One of my favorite bits of P.T. Barnum lore is a trick that the showman and businessman played on customers of his famed Barnum’s American Museum in Manhattan.
Long before Barnum began his circus career in 1871, he operated a five-story building that was part zoo, museum and freak show. One day, noticing that people were idling too long inside the museum, Barnum put up elaborate signs reading “This Way to the Egress.” Believing it was an attraction, customers left the museum through exit doors, which would lock behind them. To reenter, admission was another quarter.
In a country that so values drive and self-determination, there’s something uniquely American about making a buck from nothing but bluster. Confidence men and those of their ilk have long fascinated us, from Barnum through Fyre Festival’s Billy McFarland and even our current president.
But it’s a celebration of all things Barnum that has descended upon the Branch Museum of Architecture and Design for a weeklong run. Presented by magician and storyteller David London as a one-man show, “Humbug: The Great P.T. Barnum Séance” is billed as an experience that will “bring Barnum and his cast of characters back to life!”

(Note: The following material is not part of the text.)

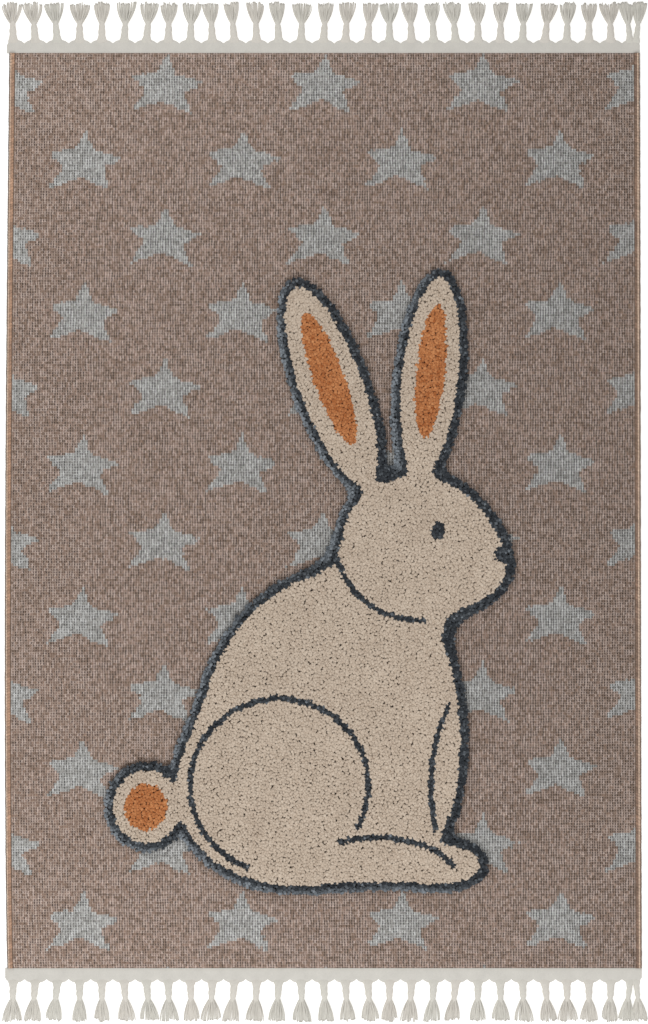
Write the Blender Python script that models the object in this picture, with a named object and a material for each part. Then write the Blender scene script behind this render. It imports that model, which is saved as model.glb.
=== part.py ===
"""A woven kids rug that lies flat: cloth with a picture raised in pile, selvedges and knotted fringes.

Units are metres, +Z is up and the floor is z = 0. The origin is the centre of the cloth's underside,
+Y runs along the rug towards the top of its picture, and +X is to the right.
"""

import math
from typing import NamedTuple

import bmesh
import bpy
import numpy as np


# Driving dimensions of the cloth
RUG_WIDTH = 1.200
RUG_LENGTH = 1.728
GROUND_T = 0.006
PILE_T = 0.015
BOW_SKEW = 0.7
PIECE_GAP = 0.0003

# The overlocked selvedge along each long side
SELVEDGE_W = 0.0105
SELVEDGE_T = 0.007
SELVEDGE_ROUND = 0.002
SELVEDGE_SWAY = 0.0004
SIDE_STATIONS = 25

# The pile's rounded rim, and how far its top leans the way the nap lies
RIM_INSET = 0.005
RIM_DROP = 0.004
NAP_LEAN = 0.0015
OUTLINE_STEP = 0.011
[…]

This “Humbug” is long on visual appeal, but short on just about everything else. Entering a back room of the Tudor/Jacobean revivalist Branch Museum, audience members are greeted with plenty to draw the eye, including posters and artifacts of Barnum’s career and a custom-built séance table with a clover-shaped cutout in the center.
During the first hour of the show, London lectures about Barnum’s life with the aid of some of these artifacts. We learn about his beginnings as a newspaper publisher, his early shows and the founding of the museum and circus. Affecting some sort of quasi-English accent, London is tedious in his presentation, coming off as little more than a glorified Wikipedia entry.
Things improve little during the second half of the show. Around the séance table, London performs a few cheap magic tricks while attempting to conjure spirits from beyond. Without giving the ending away, this is abandoned before long. With little in the way of special effects and London’s wooden, faux-stammering presentation, the second half of the show is nearly as tedious as the first.
With seats at the séance table costing $40, Barnum would likely have been appalled by this show. While Barnum had no problem lying or exaggerating to his customers, he was only ok with it as long as you’d gotten your money’s worth. Sure, he might trick you into leaving his museum before you were ready, but by then you’d likely seen the first hippopotamus of your life, a bearded woman and all other manner of curiosities.
For a work that enlists the name of the world’s purported greatest showman in its title, this is a show severely lacking in showmanship.
“Humbug: The Great P.T. Barnum Séance,” runs through March 16 at the Branch Museum of Architecture and Design, 2501 Monument Ave. firehousetheatre.org.